Так! Но географ, геолог, зоолог, почвовед никогда не имеют больше данных, а их науки развиваются. Это происходит потому, что вместо философского постулата естественники применяют «эмпирическое обобщение», имеющее, согласно В. И. Вернадскому, достоверность, равную наблюденному факту.[14] Иными словами, естественные науки преодолели молчание историков и даже извлекли из этого пользу для науки, поскольку избавились от лжи, всегда содержащейся в источнике или привносимой нами самими путем неадекватного восприятия. Так почему от этого отказываться историкам? Привлекая природу как источник, мы обязаны привлечь и соответствующую методику изучения, а это дает нам великолепные перспективы, которые позволяют приподнять покрывало Изиды.

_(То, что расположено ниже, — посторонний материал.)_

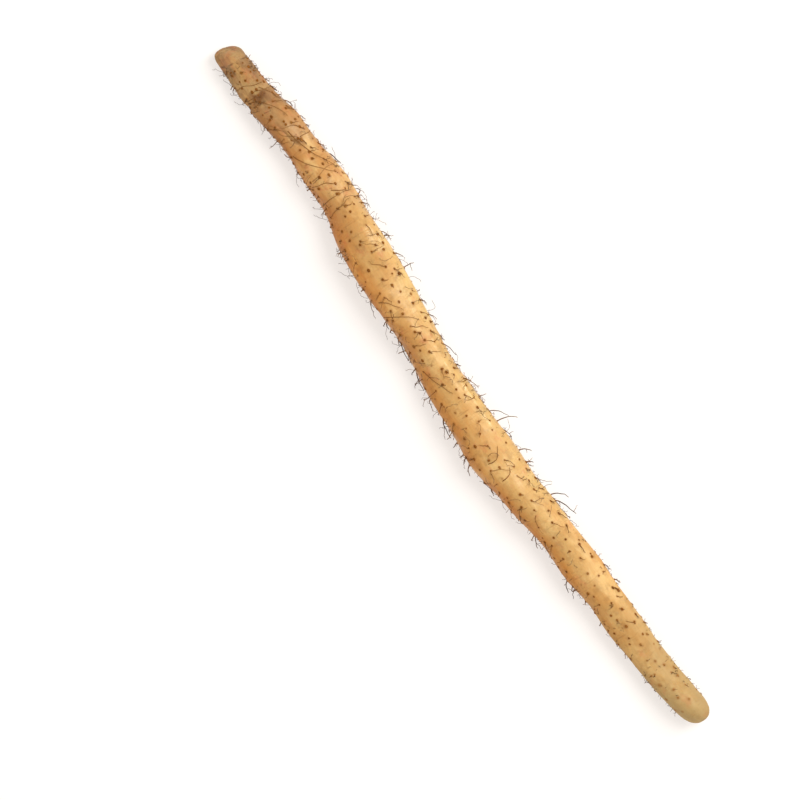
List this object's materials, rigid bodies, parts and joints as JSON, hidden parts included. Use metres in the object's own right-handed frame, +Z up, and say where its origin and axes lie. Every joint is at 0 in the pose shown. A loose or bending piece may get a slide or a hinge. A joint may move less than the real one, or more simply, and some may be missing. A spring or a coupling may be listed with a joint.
{
  "type": "chinese yam",
  "caption": "Long slender yam tuber laid down, with a blunt crown, a rounded growing tip, corky warts and thin wiry rootlets all over.",
  "frame": {"origin": "middle of the footprint, on the surface that the tuber lies on", "axes": "+Z up, +X along the tuber from the crown to the growing tip, +Y to the side"},
  "size_m": [0.5636, 0.0533, 0.0327],
  "materials": {
    "skin": "matt",
    "rootlet": "matt"
  },
  "bodies": {
    "root": {"yam": "skin"}
  },
  "joints": []
}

Одна из задач науки – это получение наибольшей информации из наименьшего количества фактов, дабы сделать возможным выделение точных закономерностей, позволяющих с единой точки зрения понять самые разные явления, а в дальнейшем научиться ориентироваться в них. Эти закономерности невидимы, но и не придуманы: они открыты путем обобщения. Приведу пример, заимствованный из биологии: «По небу движутся звезды и планеты. Воздушный шар поднимается, а камень, сорвавшись с обрыва, падает в пропасть. Реки текут в море, а в океанах выпадают осадки, образуя слои осадочных пород. У мыши очень тонкие лапки, а у слона – огромные конечности. Наземные животные не достигают размеров китов и гигантских кальмаров. Что общего между этими фактами? Все они основаны на закономерности всемирного тяготения, которая переплетается с другими закономерностями, столь же реальными, невидимыми, но умопостигаемыми».[15]

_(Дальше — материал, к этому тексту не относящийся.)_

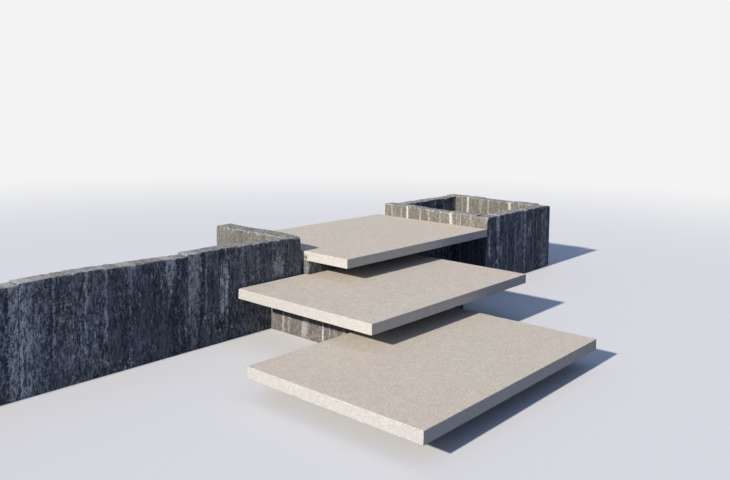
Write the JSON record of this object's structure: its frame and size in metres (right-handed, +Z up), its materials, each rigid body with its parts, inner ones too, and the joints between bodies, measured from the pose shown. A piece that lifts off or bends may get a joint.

Земная гравитация существовала всегда, но, чтобы люди узнали о ее существовании, понадобилось озарение Ньютона, наблюдавшего падение яблока с ветки. И сколько еще могучих сил природы, окружающих нас и управляющих нашей судьбой, лежит за пределами нашего разумения. Мы живем в недооткрытом мире и часто двигаемся на ощупь, что иной раз ведет к трагическим последствиям. Вот почему волшебные очки науки, под которыми я подразумеваю прозрение гениальных ученых, нужны для того, чтобы, поняв окружающий нас мир и наше место в нем, научиться провидеть хотя бы ближайшие последствия своих поступков.

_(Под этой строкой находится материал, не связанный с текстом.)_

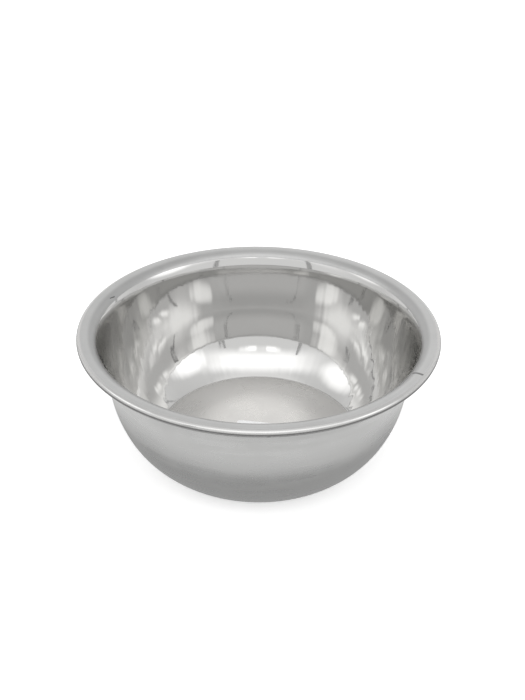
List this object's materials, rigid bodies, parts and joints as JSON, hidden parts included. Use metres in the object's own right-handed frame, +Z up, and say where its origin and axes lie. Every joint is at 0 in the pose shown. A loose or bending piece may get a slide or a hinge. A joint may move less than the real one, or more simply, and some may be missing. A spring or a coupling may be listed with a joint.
{
  "type": "shaving bowl",
  "caption": "Round pressed stainless steel lather bowl with a flat bottom, curved wall, rounded flange and rolled edge.",
  "frame": {"origin": "centre of the flat underside that the bowl rests on", "axes": "+Z is up, along the bowl's axis of revolution; +X is to the right and -Y is towards a viewer at the front, and the small label is the only thing that isn't round about the axis"},
  "size_m": [0.125, 0.125, 0.0485],
  "materials": {
    "stainless_sheet": "mirror-polished inner wall, satin flange, circularly brushed floor and outside",
    "label_paper": "white coated paper with a faint row of plain dashes"
  },
  "bodies": {
    "root": {"bowl_shell": "stainless_sheet", "floor_label": "label_paper"}
  },
  "joints": []
}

Исследования, посвященные установлению функциональной связи явлений физической географии и палеоэтнологии на материале истории Центральной Азии и археологии низовий Волги, позволили сделать три вывода: 1. Историческая судьба этноса, являющаяся результатом его деятельности, непосредственно связана с динамическим состоянием вмещающего ландшафта. 2. Археологическая культура данного этноса, представляющая собою кристаллизованный след его исторической судьбы, отражает палеогеографическое состояние ландшафта в эпоху, поддающуюся абсолютной датировке. 3. Сочетание исторических и археологических материалов позволяет судить о характере данного вмещающего ландшафта в ту или иную эпоху, следовательно, о характере его изменений.[16]